PROBLEM: Write out again, unaltered, the lines from the start through the line containing "size=1.0, matrix=scaledAt(middle, size))".

MATERIAL:
===
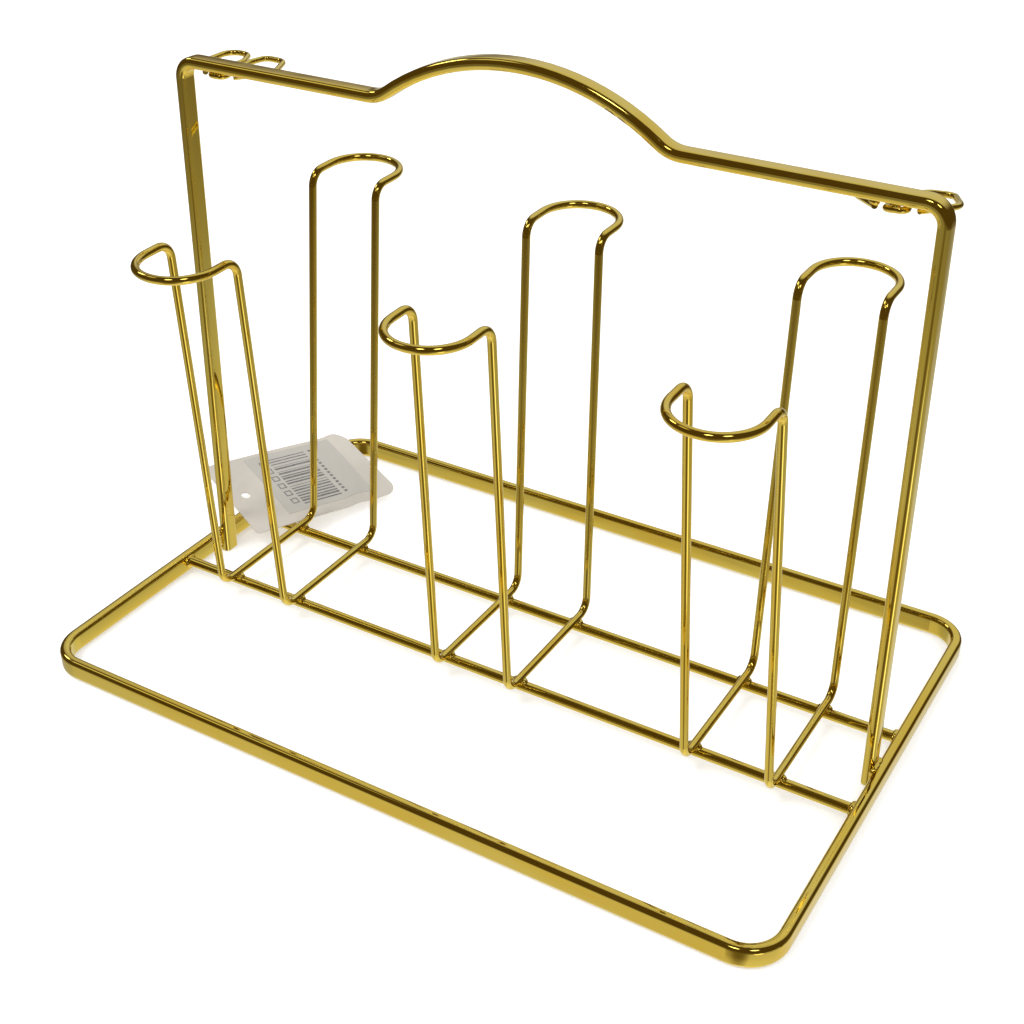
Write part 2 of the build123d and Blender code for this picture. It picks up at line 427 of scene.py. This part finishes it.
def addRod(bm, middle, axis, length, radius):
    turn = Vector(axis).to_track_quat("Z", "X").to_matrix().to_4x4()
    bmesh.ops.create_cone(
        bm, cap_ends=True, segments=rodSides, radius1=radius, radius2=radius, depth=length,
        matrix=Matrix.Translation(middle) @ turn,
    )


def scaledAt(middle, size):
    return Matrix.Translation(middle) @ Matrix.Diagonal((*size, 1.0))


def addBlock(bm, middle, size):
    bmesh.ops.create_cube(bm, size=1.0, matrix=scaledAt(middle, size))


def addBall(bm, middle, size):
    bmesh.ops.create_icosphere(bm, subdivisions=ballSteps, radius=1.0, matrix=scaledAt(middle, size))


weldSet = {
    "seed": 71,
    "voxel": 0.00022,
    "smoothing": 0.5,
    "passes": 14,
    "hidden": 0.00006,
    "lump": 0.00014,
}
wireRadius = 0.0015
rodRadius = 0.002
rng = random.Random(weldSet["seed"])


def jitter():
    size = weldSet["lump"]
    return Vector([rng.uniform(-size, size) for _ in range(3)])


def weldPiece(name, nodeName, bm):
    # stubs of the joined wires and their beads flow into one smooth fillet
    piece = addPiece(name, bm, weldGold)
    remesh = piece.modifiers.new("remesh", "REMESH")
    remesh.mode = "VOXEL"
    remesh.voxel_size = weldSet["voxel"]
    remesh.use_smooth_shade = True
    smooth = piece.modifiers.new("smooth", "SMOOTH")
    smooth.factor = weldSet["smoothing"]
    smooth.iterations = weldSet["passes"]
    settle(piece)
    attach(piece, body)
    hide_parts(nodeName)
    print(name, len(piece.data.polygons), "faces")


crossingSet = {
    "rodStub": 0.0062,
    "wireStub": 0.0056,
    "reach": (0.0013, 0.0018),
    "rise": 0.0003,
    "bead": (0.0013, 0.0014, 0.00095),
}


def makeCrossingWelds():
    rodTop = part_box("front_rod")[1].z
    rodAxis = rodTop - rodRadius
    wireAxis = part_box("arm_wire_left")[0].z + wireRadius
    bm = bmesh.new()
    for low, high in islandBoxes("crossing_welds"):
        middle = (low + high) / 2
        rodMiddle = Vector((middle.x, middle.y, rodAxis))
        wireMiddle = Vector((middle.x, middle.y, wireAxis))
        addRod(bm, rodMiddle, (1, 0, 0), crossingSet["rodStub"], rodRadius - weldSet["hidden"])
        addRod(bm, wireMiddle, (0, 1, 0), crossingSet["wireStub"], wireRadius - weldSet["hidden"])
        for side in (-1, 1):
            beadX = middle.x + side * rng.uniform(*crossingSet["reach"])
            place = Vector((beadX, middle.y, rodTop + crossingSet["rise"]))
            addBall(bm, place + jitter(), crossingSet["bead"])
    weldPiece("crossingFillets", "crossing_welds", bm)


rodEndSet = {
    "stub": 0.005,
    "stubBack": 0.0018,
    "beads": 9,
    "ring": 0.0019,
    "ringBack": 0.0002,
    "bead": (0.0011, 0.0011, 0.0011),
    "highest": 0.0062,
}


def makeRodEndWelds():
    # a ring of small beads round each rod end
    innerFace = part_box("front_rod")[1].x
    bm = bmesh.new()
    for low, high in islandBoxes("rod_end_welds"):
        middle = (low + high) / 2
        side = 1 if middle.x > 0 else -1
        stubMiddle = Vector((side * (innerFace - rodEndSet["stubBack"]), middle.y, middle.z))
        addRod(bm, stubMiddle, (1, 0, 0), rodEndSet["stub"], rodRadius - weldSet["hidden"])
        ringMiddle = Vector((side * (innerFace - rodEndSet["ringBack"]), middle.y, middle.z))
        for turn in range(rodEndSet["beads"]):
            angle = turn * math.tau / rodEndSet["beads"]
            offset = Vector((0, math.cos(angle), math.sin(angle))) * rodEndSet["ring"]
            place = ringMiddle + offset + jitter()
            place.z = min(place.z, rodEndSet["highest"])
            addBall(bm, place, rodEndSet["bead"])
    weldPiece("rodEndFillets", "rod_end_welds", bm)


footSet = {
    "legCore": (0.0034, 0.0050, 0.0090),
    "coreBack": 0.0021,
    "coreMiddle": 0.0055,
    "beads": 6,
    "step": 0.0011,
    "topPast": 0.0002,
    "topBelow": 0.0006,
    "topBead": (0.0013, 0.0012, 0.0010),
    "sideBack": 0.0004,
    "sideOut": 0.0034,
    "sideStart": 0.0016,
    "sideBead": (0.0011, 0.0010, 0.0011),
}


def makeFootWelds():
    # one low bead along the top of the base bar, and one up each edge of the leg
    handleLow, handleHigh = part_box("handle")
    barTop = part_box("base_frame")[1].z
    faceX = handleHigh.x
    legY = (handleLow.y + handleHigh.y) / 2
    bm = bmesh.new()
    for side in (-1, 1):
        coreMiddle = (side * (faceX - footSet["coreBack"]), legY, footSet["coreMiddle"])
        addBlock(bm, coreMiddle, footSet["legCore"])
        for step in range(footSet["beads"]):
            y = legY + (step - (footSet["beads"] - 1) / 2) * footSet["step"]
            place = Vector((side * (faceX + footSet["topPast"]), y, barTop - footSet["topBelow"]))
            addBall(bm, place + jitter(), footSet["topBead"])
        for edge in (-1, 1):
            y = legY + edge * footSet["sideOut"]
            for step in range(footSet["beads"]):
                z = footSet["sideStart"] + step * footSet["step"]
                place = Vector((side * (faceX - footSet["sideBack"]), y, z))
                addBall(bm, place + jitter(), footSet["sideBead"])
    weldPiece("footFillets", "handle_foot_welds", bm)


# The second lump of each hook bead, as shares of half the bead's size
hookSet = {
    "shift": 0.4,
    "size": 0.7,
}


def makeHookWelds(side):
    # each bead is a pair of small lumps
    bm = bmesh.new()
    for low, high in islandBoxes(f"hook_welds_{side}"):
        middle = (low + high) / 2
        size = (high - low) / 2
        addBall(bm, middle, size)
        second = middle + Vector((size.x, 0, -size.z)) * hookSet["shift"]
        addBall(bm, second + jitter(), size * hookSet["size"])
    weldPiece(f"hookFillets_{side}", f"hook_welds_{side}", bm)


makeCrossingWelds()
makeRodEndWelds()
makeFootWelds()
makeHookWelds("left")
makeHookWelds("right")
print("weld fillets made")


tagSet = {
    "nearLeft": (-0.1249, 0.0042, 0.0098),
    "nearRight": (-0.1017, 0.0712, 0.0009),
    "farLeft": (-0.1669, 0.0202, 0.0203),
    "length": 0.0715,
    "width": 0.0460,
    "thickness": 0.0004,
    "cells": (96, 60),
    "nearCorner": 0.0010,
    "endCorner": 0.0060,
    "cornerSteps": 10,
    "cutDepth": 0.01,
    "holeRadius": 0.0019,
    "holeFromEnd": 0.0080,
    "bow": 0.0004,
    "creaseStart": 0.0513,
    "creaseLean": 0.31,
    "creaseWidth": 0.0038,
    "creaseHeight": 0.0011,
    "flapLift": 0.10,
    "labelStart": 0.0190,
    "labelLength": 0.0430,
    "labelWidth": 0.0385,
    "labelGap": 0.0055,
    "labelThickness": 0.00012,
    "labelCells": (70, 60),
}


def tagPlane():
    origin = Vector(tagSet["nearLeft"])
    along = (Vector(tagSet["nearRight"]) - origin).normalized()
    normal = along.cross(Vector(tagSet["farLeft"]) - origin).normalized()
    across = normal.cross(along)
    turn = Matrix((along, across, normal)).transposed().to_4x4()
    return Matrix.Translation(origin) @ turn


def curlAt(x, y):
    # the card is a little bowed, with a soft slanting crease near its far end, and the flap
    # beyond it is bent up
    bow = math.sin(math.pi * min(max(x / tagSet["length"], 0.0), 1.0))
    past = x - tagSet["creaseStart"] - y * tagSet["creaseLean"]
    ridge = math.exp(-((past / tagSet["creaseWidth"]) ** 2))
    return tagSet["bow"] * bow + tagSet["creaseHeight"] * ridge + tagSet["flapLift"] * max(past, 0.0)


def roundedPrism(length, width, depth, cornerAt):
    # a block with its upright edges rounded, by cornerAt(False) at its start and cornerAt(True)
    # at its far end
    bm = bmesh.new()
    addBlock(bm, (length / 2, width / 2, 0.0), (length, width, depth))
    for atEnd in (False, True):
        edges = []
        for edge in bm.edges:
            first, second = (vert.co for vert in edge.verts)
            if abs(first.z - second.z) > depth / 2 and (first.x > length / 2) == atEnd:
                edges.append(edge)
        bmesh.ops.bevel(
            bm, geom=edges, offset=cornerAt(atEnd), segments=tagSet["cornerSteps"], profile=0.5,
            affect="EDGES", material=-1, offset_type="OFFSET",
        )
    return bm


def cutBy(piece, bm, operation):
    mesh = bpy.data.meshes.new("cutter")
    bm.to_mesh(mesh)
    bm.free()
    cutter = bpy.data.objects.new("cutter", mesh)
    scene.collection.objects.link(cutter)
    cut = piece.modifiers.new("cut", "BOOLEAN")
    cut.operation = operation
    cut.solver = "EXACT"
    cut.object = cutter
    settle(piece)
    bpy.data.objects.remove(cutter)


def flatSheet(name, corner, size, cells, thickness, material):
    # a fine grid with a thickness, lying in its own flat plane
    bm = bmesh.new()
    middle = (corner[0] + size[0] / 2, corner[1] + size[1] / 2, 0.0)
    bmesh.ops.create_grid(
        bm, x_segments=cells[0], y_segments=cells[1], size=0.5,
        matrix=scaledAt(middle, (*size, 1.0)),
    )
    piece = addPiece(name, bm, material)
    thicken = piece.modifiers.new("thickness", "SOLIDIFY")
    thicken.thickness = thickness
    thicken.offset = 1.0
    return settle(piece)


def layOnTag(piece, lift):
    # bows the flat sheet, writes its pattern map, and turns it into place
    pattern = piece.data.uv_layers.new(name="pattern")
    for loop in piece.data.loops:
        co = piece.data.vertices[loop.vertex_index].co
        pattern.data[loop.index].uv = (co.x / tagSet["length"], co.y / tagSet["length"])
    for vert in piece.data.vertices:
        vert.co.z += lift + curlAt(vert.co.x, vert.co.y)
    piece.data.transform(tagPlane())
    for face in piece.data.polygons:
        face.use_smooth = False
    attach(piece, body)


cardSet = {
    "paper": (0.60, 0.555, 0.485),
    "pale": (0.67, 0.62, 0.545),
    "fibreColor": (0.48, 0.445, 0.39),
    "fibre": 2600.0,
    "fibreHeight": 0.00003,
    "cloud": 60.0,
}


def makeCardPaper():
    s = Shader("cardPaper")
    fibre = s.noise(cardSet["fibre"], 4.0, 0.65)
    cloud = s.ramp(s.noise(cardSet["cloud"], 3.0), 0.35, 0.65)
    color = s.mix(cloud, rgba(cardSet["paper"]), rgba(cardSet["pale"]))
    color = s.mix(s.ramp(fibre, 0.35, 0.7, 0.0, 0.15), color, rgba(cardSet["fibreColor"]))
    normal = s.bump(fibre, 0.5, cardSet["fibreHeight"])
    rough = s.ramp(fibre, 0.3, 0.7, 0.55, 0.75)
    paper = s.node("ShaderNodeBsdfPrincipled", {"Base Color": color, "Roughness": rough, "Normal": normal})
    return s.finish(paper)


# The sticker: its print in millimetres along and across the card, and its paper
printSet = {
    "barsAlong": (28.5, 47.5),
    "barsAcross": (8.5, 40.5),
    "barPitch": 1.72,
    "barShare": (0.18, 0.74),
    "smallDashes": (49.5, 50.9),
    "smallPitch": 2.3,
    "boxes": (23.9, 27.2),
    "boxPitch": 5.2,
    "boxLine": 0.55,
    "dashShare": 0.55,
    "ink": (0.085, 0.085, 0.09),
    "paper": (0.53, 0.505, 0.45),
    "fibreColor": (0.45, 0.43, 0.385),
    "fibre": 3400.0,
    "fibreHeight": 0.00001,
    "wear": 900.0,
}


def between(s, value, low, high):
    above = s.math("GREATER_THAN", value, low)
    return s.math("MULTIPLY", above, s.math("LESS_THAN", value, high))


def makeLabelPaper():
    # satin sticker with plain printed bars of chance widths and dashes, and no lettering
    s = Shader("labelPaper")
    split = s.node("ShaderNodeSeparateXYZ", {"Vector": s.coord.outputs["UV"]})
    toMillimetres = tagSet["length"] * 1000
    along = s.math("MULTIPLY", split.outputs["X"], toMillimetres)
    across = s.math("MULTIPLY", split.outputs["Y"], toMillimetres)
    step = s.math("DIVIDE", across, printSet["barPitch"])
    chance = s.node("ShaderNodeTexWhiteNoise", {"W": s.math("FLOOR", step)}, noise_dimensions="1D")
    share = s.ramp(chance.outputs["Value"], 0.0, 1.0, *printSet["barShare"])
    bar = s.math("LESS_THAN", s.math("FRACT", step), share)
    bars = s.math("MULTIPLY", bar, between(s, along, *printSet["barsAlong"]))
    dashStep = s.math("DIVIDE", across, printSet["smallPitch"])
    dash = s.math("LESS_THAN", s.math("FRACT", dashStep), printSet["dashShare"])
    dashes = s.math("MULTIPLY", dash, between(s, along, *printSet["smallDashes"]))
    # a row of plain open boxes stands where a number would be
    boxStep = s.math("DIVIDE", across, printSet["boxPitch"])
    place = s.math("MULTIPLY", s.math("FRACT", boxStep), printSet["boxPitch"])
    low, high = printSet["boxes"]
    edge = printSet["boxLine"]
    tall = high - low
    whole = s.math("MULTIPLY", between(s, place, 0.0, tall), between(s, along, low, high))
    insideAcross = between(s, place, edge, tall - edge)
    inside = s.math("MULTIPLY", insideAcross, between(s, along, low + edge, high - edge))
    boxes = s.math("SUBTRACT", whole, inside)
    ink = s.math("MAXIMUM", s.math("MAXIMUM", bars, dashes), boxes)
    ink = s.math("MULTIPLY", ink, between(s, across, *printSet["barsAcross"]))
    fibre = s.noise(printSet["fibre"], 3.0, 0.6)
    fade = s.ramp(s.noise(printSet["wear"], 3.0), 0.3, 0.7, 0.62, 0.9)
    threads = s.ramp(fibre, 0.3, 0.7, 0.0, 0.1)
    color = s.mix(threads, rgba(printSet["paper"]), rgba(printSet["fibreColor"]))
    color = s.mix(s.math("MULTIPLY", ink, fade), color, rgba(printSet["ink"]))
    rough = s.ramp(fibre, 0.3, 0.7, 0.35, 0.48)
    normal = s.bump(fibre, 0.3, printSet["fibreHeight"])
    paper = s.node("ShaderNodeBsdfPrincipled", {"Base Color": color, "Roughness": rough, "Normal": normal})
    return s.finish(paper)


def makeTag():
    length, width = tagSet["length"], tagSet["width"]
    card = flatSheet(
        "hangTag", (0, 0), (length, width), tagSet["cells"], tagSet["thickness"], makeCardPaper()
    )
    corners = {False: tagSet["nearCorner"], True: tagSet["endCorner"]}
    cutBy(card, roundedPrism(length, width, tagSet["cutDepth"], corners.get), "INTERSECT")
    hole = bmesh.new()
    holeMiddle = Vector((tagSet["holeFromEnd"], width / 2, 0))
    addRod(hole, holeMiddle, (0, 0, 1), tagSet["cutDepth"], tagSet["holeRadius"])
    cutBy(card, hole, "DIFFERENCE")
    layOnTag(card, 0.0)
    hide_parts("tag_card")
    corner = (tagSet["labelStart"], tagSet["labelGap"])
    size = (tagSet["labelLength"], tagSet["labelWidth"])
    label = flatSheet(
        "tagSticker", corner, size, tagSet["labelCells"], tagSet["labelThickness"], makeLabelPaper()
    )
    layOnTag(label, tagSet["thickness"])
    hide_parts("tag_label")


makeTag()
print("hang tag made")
===
SOLUTION FOR THIS EXERCISE:
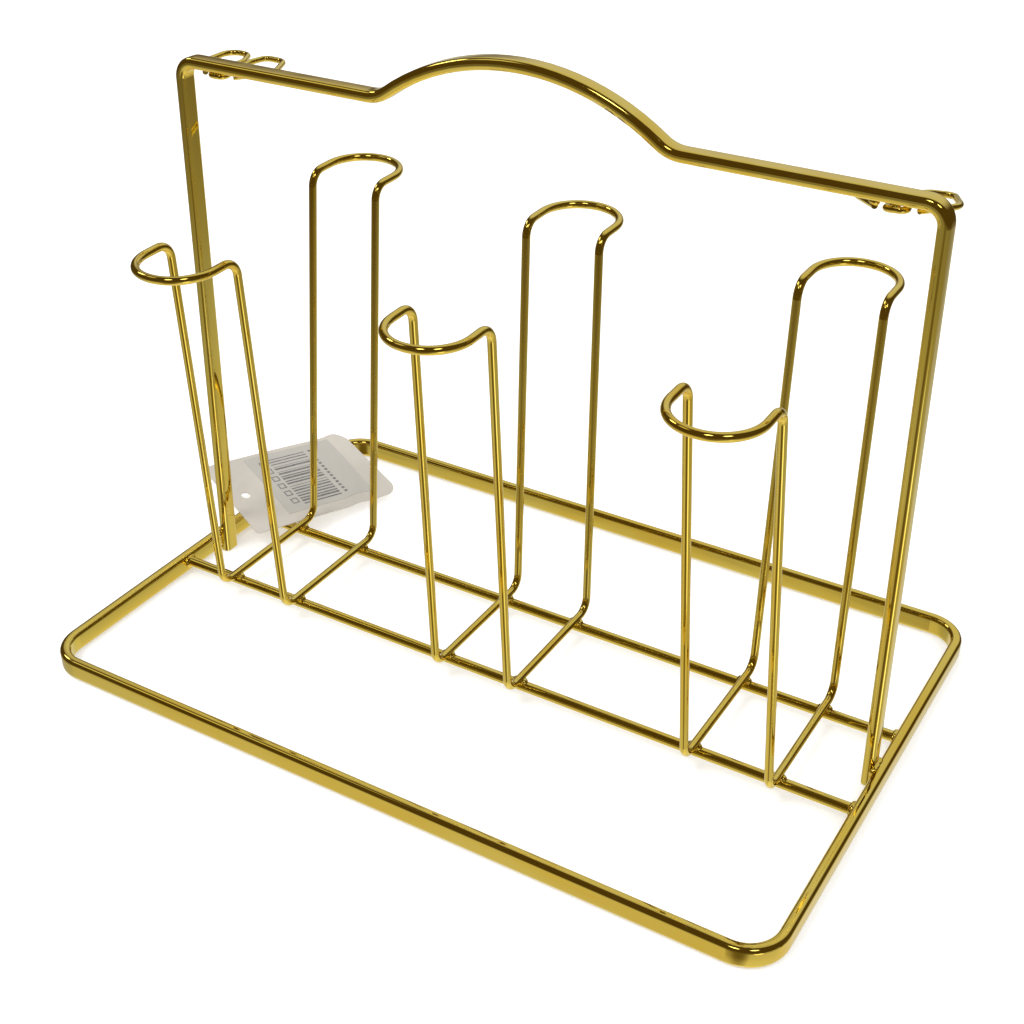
Write part 2 of the build123d and Blender code for this picture. It picks up at line 427 of scene.py. This part finishes it.
def addRod(bm, middle, axis, length, radius):
    turn = Vector(axis).to_track_quat("Z", "X").to_matrix().to_4x4()
    bmesh.ops.create_cone(
        bm, cap_ends=True, segments=rodSides, radius1=radius, radius2=radius, depth=length,
        matrix=Matrix.Translation(middle) @ turn,
    )


def scaledAt(middle, size):
    return Matrix.Translation(middle) @ Matrix.Diagonal((*size, 1.0))


def addBlock(bm, middle, size):
    bmesh.ops.create_cube(bm, size=1.0, matrix=scaledAt(middle, size))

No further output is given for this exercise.